Sadaat-e-Amroha

Regions with significant populations
- India; Pakistan; United Kingdom;

Languages
- Urdu; Hindi; Khari Boli;

Religion
- Islam (predominantly Twelver Shia)

Related ethnic groups
- Sayyid; Sayyid of Uttar Pradesh; Sadaat-e-Bilgram; Saadat-e-Bara; Dakoha Sadaat; Syed Nagli;

= Amrohi Syed =

Indian Shia community

The Sadaat-e-Amroha (سادات امروہہ), also known as the Amrohi Sayyid or Sayyid of Amroha, are a community of Sayyid Muslims historically settled in the town of Amroha in the Indian state of Uttar Pradesh. The community is predominantly Twelver Shia and traces its lineage principally through the Naqvi line, with Abidi, Jafri and Taqvi sub-branches. Following the partition of India in 1947, a substantial portion of the community migrated to Pakistan, settling principally in Karachi; smaller diaspora communities are present in the United Kingdom as well as Canada.

==History==
===Origins and settlement===
Amroha is the site of one of the oldest Naqvi Sayyid settlements in India. Community tradition records the arrival of the first Naqvi settlers from Wasit in Iraq in the late 12th century, conventionally dated to 1190 CE. The most prominent figure associated with the community's early history is the Sufi saint Syed Sharfuddin Shah Wilayat (died 1340 CE/740 AH), who is said to have arrived in Amroha around 1272 CE; his shrine at Islam Nagar, Amroha, remains a centre of veneration, with an annual urs held on 21 Rajab.

According to local tradition, the saint's son Sayyid Mir Ali Buzurg was appointed Qazi (judge) of Amroha by the Delhi Sultanate in the late 13th century, marking the community's early integration into the administrative life of the Sultanate. A further descendant, Sayyid Abdul Aziz, is recorded as having married a daughter of Sultan Firuz Shah Tughlaq.

===Mughal and post-Mughal periods===
During the Mughal period, the Amrohi Sayyids served as part of the regional military and service gentry, holding mansabs and jagirs in the Rohilkhand region.

In 1772, during the Maratha campaign in Rohilkhand under Mahadji Shinde, Amrohi Sayyid contingents took part in the local resistance organised by the Rohilla chief Zabita Khan. Although the Marathas overpowered the defenders, Amroha itself was substantially spared the destruction inflicted on neighbouring towns, partly through negotiation.

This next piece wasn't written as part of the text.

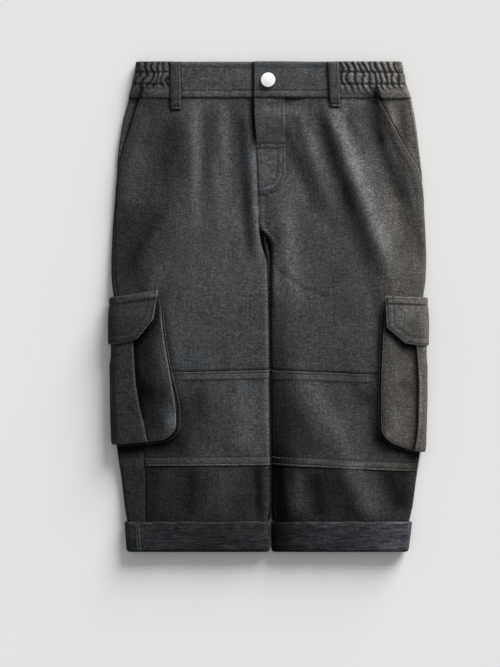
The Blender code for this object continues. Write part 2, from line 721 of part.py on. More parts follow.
def cargo_flap(side, word, finish, group):
    """The flap, sewn to the leg above the pocket and lying over its mouth."""
    lines = FLAP[side]
    columns = []
    for a, b, count in ((lines[0], lines[1], 3), (lines[1], lines[2], 3)):
        for i in range(count):
            columns.append(FlapLine(*(mix(p, q, i / count) for p, q in zip(a, b))))
    end = lines[-1]
    for reach in round_edge(columns[-1].foot_reach - 1, -16.0, -30.0, -POCKET_UNDER):
        columns.append(FlapLine(reach, end.top_down, reach, end.foot_down))
    rows = []
    for line in columns:
        row = []
        for share in spread((0.0, 1.0), (6,)):
            down = mix(line.top_down, line.foot_down, share)
            reach = mix(line.top_reach, line.foot_reach, share)
            covered = ease((down - POCKET_TOP + 10) / 8)
            edge = read(CARGO[side], "edge", down)
            asides = (-4.0, 0.0, 4.0) if reach > EDGE_REACH + 4 else (0.0,)
            near = [min(reach + aside, edge) for aside in asides]
            over = max(pocket_out(side, max(down + 4, POCKET_TOP), place) for place in near) * covered
            out = over + FLAP_WALL + mix(FLAP_CLEAR, CLEAR, ease(0.5 - reach / (2 * EDGE_REACH)))
            row.append(lifted(side, down, reach, out, FLAP_WALL))
        rows.append(row)
    wall("cargo_flap_" + word, rows, finish, group)


def fly_placket(finish, group):
    """The fly's stitched facing on the left front: free above its bar, sewn flat and rounded below."""
    rows = []
    for down in spread(tuple(row.down for row in PLACKET), (2, 2, 2, 1, 1, 1, 1)):
        front, back = read(PLACKET, "front", down), read(PLACKET, "back", down)
        lift = PLACKET_LIFT * (1 - ease((down - 70) / 18))
        row = []
        for share in spread((0.0, 1.0), (6,)):
            x = mix(front, back, share)
            own = RIGHT if x < inner_x(RIGHT, down) else LEFT
            free = lift * (1 - 0.85 * ease(share * 1.3 - 0.2))
            row.append(at(x, down, top_height(own, x, down) + CLEAR + CLOTH + free))
        rows.append(row)
    sheet("fly_placket", rows, CLOTH, finish, group)


def belt_loop(name, loop, finish, group):
    rows = []
    for share in spread((0.0, 1.0), (9,)):
        down = mix(loop.top, loop.foot, share)
        middle = mix(loop.x, loop.foot_x, share)
        on_band = BAND_RISE * (1 - ease((down - WAISTBAND_DEPTH + 0.5) / 3))
        bow = LOOP_BOW * math.sin(math.pi * min(share / 0.92, 1.0))
        row = []
        for across in (-0.5, 0.0, 0.5):
            x = middle + across * loop.width
            out = on_band + CLEAR + 0.25 + LOOP_WALL + bow
            row.append(at(x, down, top_height(loop.side, x, down) + out))
        rows.append(row)
    sheet(name, rows, LOOP_WALL, finish, group)


def button(finish, group):
    """A domed metal button on a short shank, turned on its own axis."""
    Turned = namedtuple("Turned", "radius z")
    profile = (
        Turned(0.0, 3.3), Turned(3.2, 3.2), Turned(5.6, 2.8), Turned(6.9, 2.2), Turned(BUTTON_RADIUS, 1.6),
        Turned(6.9, 1.1), Turned(2.4, 0.9), Turned(2.3, 0.0), Turned(0.0, 0.0),
    )
    outline = bpy.data.meshes.new("button")
    points = [(turned.radius * MM, 0, turned.z * MM) for turned in profile]
    outline.from_pydata(points, [(i, i + 1) for i in range(len(points) - 1)], [])
    piece = add("button", outline, finish, group)
    spin = piece.modifiers.new("Turned", "SCREW")
    spin.steps = spin.render_steps = 28
    spin.use_merge_vertices = True
    spin.merge_threshold = 0.00001
    rest = top_height(LEFT, BUTTON_X, BUTTON_DOWN) + band_out(BUTTON_X)
    piece.location = at(BUTTON_X, BUTTON_DOWN, rest + GAP)


def main():
    for thing in list(bpy.data.objects):
        bpy.data.objects.remove(thing)
    group = collection("cargo_trousers")
    canvas = material("canvas", CANVAS, 0.9)
    wrong_side = material("canvas_wrong_side", CANVAS_WRONG_SIDE, 0.92)
    metal = material("button_metal", METAL, 0.3, 1.0)
    for side, word in ((RIGHT, "right"), (LEFT, "left")):
        rows = front_panels(side, word, canvas, group)
        back_panel(side, word, rows, canvas, group)
        hip_facing(side, word, rows, canvas, group)
        cuff(side, word, wrong_side, group)
        cargo_pocket(side, word, canvas, group)
        cargo_gusset(side, word, canvas, group)
        cargo_flap(side, word, canvas, group)
    waistband_fronts(canvas, group)
    waistband_elastic(canvas, group)
    fly_placket(canvas, group)
    for name, loop in BELT_LOOPS.items():
        belt_loop(name, loop, canvas, group)
    button(metal, group)


main()
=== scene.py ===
"""Child's canvas cargo trousers laid out flat, dressed for rendering on their CAD frame.

Each piece of cloth is a thin shell on its solid's form. The garment's surface is worked out from the same rings as
the solids: over the front of a leg, round its outer edge and back underneath. Seams, gathers, creases and puckers
are raised or sunk from it in millimetres, and stitches follow the same surface.

Places are given as x, across towards the wearer's left, and down, from the waistband's top. A reach is the distance
in from a leg's outer edge, and a turn is a share of the way round a leg.
"""

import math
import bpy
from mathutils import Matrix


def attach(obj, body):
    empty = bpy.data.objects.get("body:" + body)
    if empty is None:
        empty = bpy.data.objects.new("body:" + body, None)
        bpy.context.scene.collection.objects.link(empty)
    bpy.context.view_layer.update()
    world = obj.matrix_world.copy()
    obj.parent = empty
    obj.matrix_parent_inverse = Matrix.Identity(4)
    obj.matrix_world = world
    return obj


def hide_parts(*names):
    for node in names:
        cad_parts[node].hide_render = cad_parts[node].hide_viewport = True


bl_info = {
    "name": "Laid-out Cargo Trousers",
    "version": (1, 0, 0),
    "blender": (4, 5, 0),
    "location": "3D View > Sidebar > Trousers",
    "description": "Dresses the solids of a pair of cargo trousers with cloth, stitching and a studio stage",
    "category": "Object",
}

from collections import namedtuple

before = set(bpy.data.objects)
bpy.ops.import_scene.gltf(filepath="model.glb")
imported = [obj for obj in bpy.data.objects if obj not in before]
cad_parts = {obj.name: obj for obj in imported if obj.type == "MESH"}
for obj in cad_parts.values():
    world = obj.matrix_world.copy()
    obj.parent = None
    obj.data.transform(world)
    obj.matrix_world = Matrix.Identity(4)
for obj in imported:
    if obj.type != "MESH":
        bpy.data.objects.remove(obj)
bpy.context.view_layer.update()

import bmesh
import bpy
import numpy as np
from bpy.props import FloatProperty, FloatVectorProperty, PointerProperty
from mathutils import Vector

MM = 0.001
RIGHT, LEFT = SIDES = (-1, 1)  # the wearer's own sides
WORD = {RIGHT: "right", LEFT: "left"}
QUARTER_TURN = math.pi / 2


def rows_of(kind, *values):
    """A table: its rows, with the columns that its kind names."""
    return tuple(kind(*row) for row in values)


# The garment's sizes, in millimetres, as in its solids
LENGTH = 491.0
CLOTH = 1.3
GAP = 0.3
CLEAR = 0.4
WAISTBAND_DEPTH = 37.0
BAND_WALL, BAND_RISE, ELASTIC_WALL = 2.2, 0.8, 2.6
CROTCH = 178.0
CUFF_TOP, CUFF_WALL, HEM = 461.0, 2.7, 489.4
EDGE_REACH, FOLD_SHARE = 3.6, 0.15
BACKS_APART = 0.44
POCKET_LIFT, CUFF_LIFT = 3.8, 3.1
LAP = 2.6
UNDER_LEG = -60.0  # a reach well underneath

Level = namedtuple("Level", "down right left inner_right inner_left edge crown")
LEVELS = rows_of(Level,
    (0, -131.5, 132.5, -11.5, -11.5, 6.2, 7.0), (12, -133.3, 134.4, -11.5, -11.5, 6.2, 7.0),
    (24, -136.0, 137.3, -11.5, -11.5, 6.2, 7.0), (37, -140.0, 143.0, -11.5, -11.5, 5.6, 7.4),
    (60, -146.2, 147.5, -11.3, -11.3, 5.4, 8.2), (90, -150.5, 151.6, -10.8, -10.8, 5.4, 8.6),
    (120, -152.8, 154.6, -10.2, -10.2, 5.4, 8.8), (160, -156.0, 157.2, -9.6, -9.6, 5.4, 8.8),
    (168, -156.5, 157.6, -9.4, -7.8, 5.5, 8.7), (176, -156.9, 158.0, -8.6, -0.6, 5.6, 8.6),
    (184, -157.2, 158.3, -7.0, 2.6, 5.8, 8.5), (200, -157.8, 158.6, -1.8, 2.8, 6.4, 8.6),
    (220, -157.0, 157.4, -1.0, 2.2, 8.2, 9.2), (236, -155.0, 155.2, -0.6, 2.1, 9.2, 9.8),
    (270, -154.2, 154.4, 0.0, 2.4, 9.4, 9.8), (340, -153.4, 154.0, 0.6, 3.0, 9.4, 9.8),
    (378, -152.6, 153.2, 1.0, 3.4, 9.2, 9.6), (396, -150.6, 151.4, 1.2, 3.6, 8.6, 9.0),
    (420, -147.2, 148.2, 1.3, 3.8, 7.0, 8.4), (446, -144.2, 144.6, 1.2, 3.8, 7.8, 8.8),
    (461, -141.6, 141.2, -1.2, 5.6, 8.6, 9.2), (491, -139.2, 137.4, -1.7, 5.9, 8.6, 9.0))

# Ridges (+) and troughs (-): a line on one side's cloth, half its width, its height
Fold = namedtuple("Fold", "x down to_x to_down width height")
FOLDS = {
    RIGHT: rows_of(Fold,
        (-88, 44, -98, 140, 10, 2.6), (-96, 118, -132, 216, 12, 2.0), (-61, 42, -57, 140, 8, 1.5),
        (-34, 44, -26, 172, 7, -1.6), (-44, 318, -38, 392, 16, 1.0), (-56, 402, -50, 470, 14, 1.3),
        (-11, 406, -9, 462, 4.5, -1.3)),
    LEFT: rows_of(Fold,
        (58, 46, 122, 222, 11, 3.2), (46, 52, 100, 226, 9, -1.8), (94, 48, 148, 190, 10, -1.3),
        (34, 44, 44, 104, 8, 1.3), (22, 92, 70, 180, 9, -1.5), (10, 186, 14, 400, 9, -1.6),
        (74, 318, 88, 392, 12, 1.2), (15, 404, 19, 470, 8, 1.5), (70, 404, 100, 470, 9, 1.9)),
}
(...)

The community has retained a strong presence in Amroha into the modern period; the 1872 census of the North-Western Provinces is reported to have recorded approximately 6,700 Sayyids resident in the town, of a Muslim population of around 70,000.

==Shrine of Shah Wilayat==
The shrine (mazar) of Shah Wilayat in Amroha is associated with a long-standing local tradition that the scorpions found within its precincts do not sting human visitors.

==Migration and present circumstances==
A significant proportion of the Sadaat-e-Amroha migrated to Pakistan after the partition of India in 1947, settling principally in Karachi. The community in present-day Amroha and the Pakistani diaspora maintain links through community organisations, the principal one being the Anjuman Sadaat-e-Amroha.

A number of Pakistani literary and artistic figures with origins in Amroha have been identified as belonging to or associated with the community, including the poets Rais Amrohvi and Jaun Elia, the artist Sadequain, and the Naat reciter Umme Habiba.